Мальчик перепуган. Он вскакивает со ступеньки. Сбегает по лестнице. Ева Мария не может его остановить. Да она и не пытается его остановить. Мальчик убегает, как убежал бы при слове «полиция» всякий подросток, не как убийца. Если убийца и возвращается на место преступления, то это не о нем, он иного склада. Ева Мария в этом уверена. Может быть, он просто-напросто скрыл от родителей, что ужинает с подружкой, а расскажи он об упавшей из окна женщине, пришлось бы и обо всем остальном рассказать, но признаться родителям, что ужинаешь с девушкой, в его возрасте просто немыслимо. «Так же, как для родителей – признаться своему ребенку в том, что накануне занимались любовью», – возможно, заметил бы Витторио. Ева Мария качает головой. Она слышит, как мальчик топает по ступенькам – ниже, ниже… Все равно полицейские отмахнулись бы от его свидетельства о горе и смятении Витторио. «Притворство, комедия, – заявили бы они, – все мужья, которые убивают жен, поначалу изображают смятение, бегают вокруг них как помешанные, лупят по стене кулаками и воют. А потом сознаются». Теперь Ева Мария на лестнице одна. У нее на ладони лежат ключи – лежат, как тело на земле. С пятого этажа. У этой несчастной женщины все, наверное, было переломано, так всегда бывает при падении с большой высоты. Подобные переломы были у мертвых desapareicidos[4], недавно выброшенных морем, изломанных, как никто никого не может сломать ни голыми руками, ни с помощью оружия. Даже если очень постарается.
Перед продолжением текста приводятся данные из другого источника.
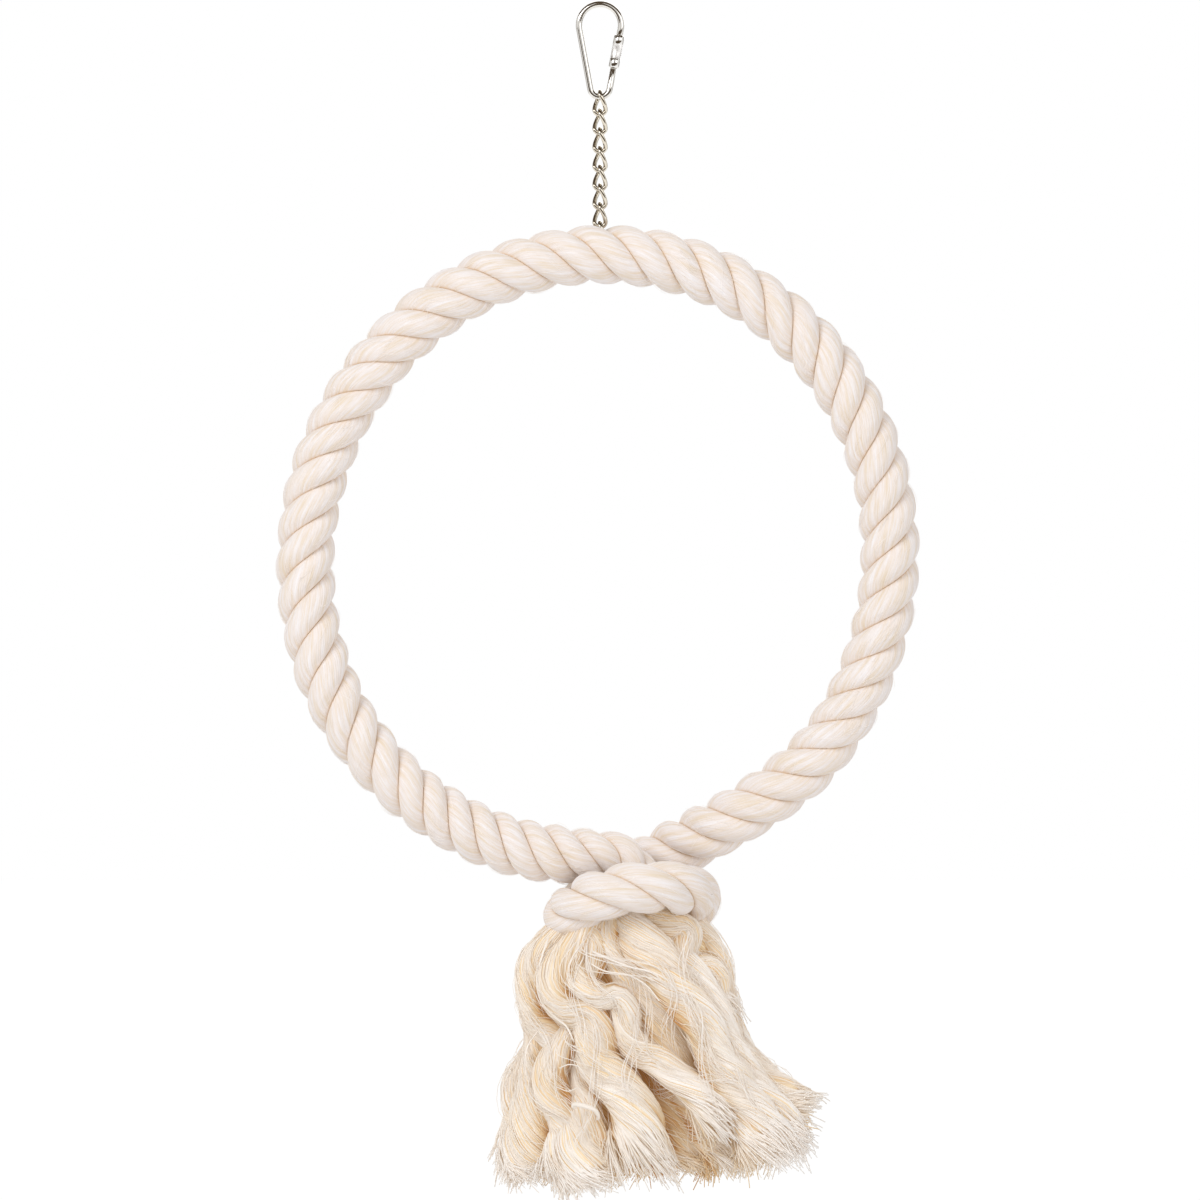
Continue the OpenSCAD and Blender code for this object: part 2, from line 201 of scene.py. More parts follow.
# Laid cotton rope: soft unbleached yarns side by side, matt, with cream and whiter stretches,
# a few seed specks, and hairs that catch the light at the edges.
def cotton_rope_material():
    material, tree = new_material("laid_unbleached_cotton")
    place = add(tree, "ShaderNodeUVMap", uv_map="along").outputs["UV"]
    yarns = add(tree, "ShaderNodeMapping", {
        "Vector": place, "Rotation": (0, 0, -yarn_tilt)}).outputs["Vector"]

    def streaks(length, width, detail):
        stretched = add(tree, "ShaderNodeMapping", {
            "Vector": yarns, "Scale": (1 / length, 1 / width, 1)}).outputs["Vector"]
        return add(tree, "ShaderNodeTexNoise", {
            "Vector": stretched, "Scale": 1.0, "Detail": detail, "Roughness": 0.6}).outputs["Fac"]

    broad = streaks(0.018, 0.0016, 3.0)
    fine = streaks(0.007, 0.00022, 2.0)
    blend = add(tree, "ShaderNodeMath", {
        0: fine, 1: 0.6, 2: broad}, operation="MULTIPLY_ADD").outputs[0]
    colour = add(tree, "ShaderNodeValToRGB", {"Fac": blend}, [
        (0.60, rope_cream), (0.80, rope_mean), (1.0, rope_white)]).outputs["Color"]

    # Painted shade: down in the seams between strands the colour is mixed toward a warm brown, as little
    # light gets there.
    painted_shade = add(tree, "ShaderNodeAttribute", attribute_name="painted_shade").outputs["Fac"]
    colour = add(tree, "ShaderNodeMix", {
        "Factor": painted_shade, "A": colour, "B": linear(seam_shade_brown)}, data_type="RGBA").outputs["Result"]

    # Seed specks: rare cells of a fine cell pattern, brown.
    cells = add(tree, "ShaderNodeTexVoronoi", {"Vector": place, "Scale": 1 / 0.011})
    near = add(tree, "ShaderNodeMath", {
        0: cells.outputs["Distance"], 1: 0.022}, operation="LESS_THAN").outputs[0]
    some = add(tree, "ShaderNodeSeparateColor", {"Color": cells.outputs["Color"]}).outputs[0]
    rare = add(tree, "ShaderNodeMath", {0: some, 1: 0.86}, operation="GREATER_THAN").outputs[0]
    speck = add(tree, "ShaderNodeMath", {0: near, 1: rare}, operation="MULTIPLY").outputs[0]
    colour = add(tree, "ShaderNodeMix", {
        "Factor": speck, "A": colour, "B": linear(speck_brown)}, data_type="RGBA").outputs["Result"]

    # Yarns stand about a tenth of a millimetre out of their valleys.
    ridges = add(tree, "ShaderNodeTexWave", {
        "Vector": yarns, "Scale": 2 * math.pi / 20 / yarn_spacing, "Distortion": 1.2, "Detail": 2.0,
        "Detail Scale": 0.15}, wave_type="BANDS", bands_direction="Y").outputs["Fac"]
    hairs = streaks(0.006, 0.00030, 3.0)
    relief = add(tree, "ShaderNodeMath", {0: ridges, 1: hairs}, operation="ADD").outputs[0]
    lumps = streaks(0.010, 0.004, 1.0)
    relief = add(tree, "ShaderNodeMath", {
        0: lumps, 1: 1.6, 2: relief}, operation="MULTIPLY_ADD").outputs[0]
    bump = add(tree, "ShaderNodeBump", {"Height": relief, "Strength": 0.5, "Distance": 0.00014})
    shader = add(tree, "ShaderNodeBsdfPrincipled", {
        "Base Color": colour, "Roughness": 0.9, "Specular IOR Level": 0.2,
        "Sheen Weight": 0.25, "Sheen Roughness": 0.6, "Normal": bump.outputs["Normal"]})
    add(tree, "ShaderNodeOutputMaterial", {"Surface": shader.outputs["BSDF"]})
    return material


# Frayed cotton yarn: soft singles, each with its own tone from cream to white. Painted shade in the tone
# makes yarns on the flanks and in shaded locks warmer and darker, and a faint warm painted glow stands in
# for light that has passed through much cotton.
def cotton_yarn_material():
    material, tree = new_material("frayed_cotton_yarn")
    tone = add(tree, "ShaderNodeAttribute", attribute_name="tone").outputs["Fac"]
    place = add(tree, "ShaderNodeTexCoord").outputs["Object"]
    patchy = add(tree, "ShaderNodeTexNoise", {"Vector": place, "Scale": 70.0, "Detail": 2.0})
    blend = add(tree, "ShaderNodeMath", {
        0: patchy.outputs["Fac"], 1: 0.4, 2: tone}, operation="MULTIPLY_ADD").outputs[0]
    # The ramp's warm brown low end is reached by the painted shade in the tone.
    colour = add(tree, "ShaderNodeValToRGB", {"Fac": blend}, [
        (0.0, "c58b45"), (0.28, "e3caa3"), (0.58, "efe5d8"), (1.0, "f7f3ef")]).outputs["Color"]
    fibres = add(tree, "ShaderNodeTexNoise", {"Vector": place, "Scale": 2600.0, "Detail": 2.0})
    bump = add(tree, "ShaderNodeBump", {
        "Height": fibres.outputs["Fac"], "Strength": 0.4, "Distance": 0.0001})
    # Painted glow: a faint warm emission.
    shader = add(tree, "ShaderNodeBsdfPrincipled", {
        "Base Color": colour, "Roughness": 0.9, "Specular IOR Level": 0.2,
        "Emission Color": linear(painted_glow_colour), "Emission Strength": yarn_painted_glow,
        "Sheen Weight": 0.4, "Sheen Roughness": 0.5, "Normal": bump.outputs["Normal"]})
    add(tree, "ShaderNodeOutputMaterial", {"Surface": shader.outputs["BSDF"]})
    return material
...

Ева Мария представляет себе, как Нептун возвращает тела, чтобы доказать вину высокомерных и до тех пор неприкосновенных палачей. Суровый Нептун, справедливый Нептун явил доказательство бесчинств хунты. Природа помогает людям судить людей. Одна часть Евы Марии убеждена в том, что Нептун, сжалившись над истерзанным неведением материнским сердцем, вернул бы ей мертвую Стеллу. Другая часть Евы Марии знает, что нет никакого Нептуна, и задается вопросом: неужели тело ее дочери все еще покоится на дне? Стелла, ее любимая девочка… неужели они расправились с ней так же, как с другими? Укол пентотала[5] в среду вечером, самолет, открытая дверь, и живое тело, сброшенное с высоты в Рио-де-ла-Плата[6]. Была ли она в сознании? Она плакала?

вернуться

3

24 марта 1976 года в результате военного государственного переворота в Аргентине была установлена диктатура. Хунта под началом генерала Рафаэля Виделы замучила пытками и убила тридцать тысяч человек. 30 октября 1983 года, с избранием на пост президента Рауля Альфонсина, была восстановлена демократия (примеч. авт.).

вернуться

4

Desapareicidos — жертвы похищений, тайно арестованные и убитые в Аргентине во время Грязной войны. Их называют desapareicidos (пропавшими), потому что военные, желая скрыть репрессии, рассказывали, что все эти люди просто уехали из Аргентины (примеч. авт.).

вернуться

5

Пентотал натрия – «сыворотка правды». Во время Второй мировой войны широко использовался американскими врачами для лечения психических травм и для анестезии. После войны применение препарата в качестве лечебного средства практически прекратилось, но, помня о возможности восстановления памяти у больных, бывшие военные медики стали консультировать полицию на предмет использования пентотала натрия для допросов подозреваемых.

вернуться

6

Ла Плата (исп. Rio de la Plata — Серебряная река) – эстуарий, воронкообразное углубление на юго-восточном побережье Южной Америки, растянувшееся на 290 км от слияния рек Уругвай и Парана до Атлантического океана.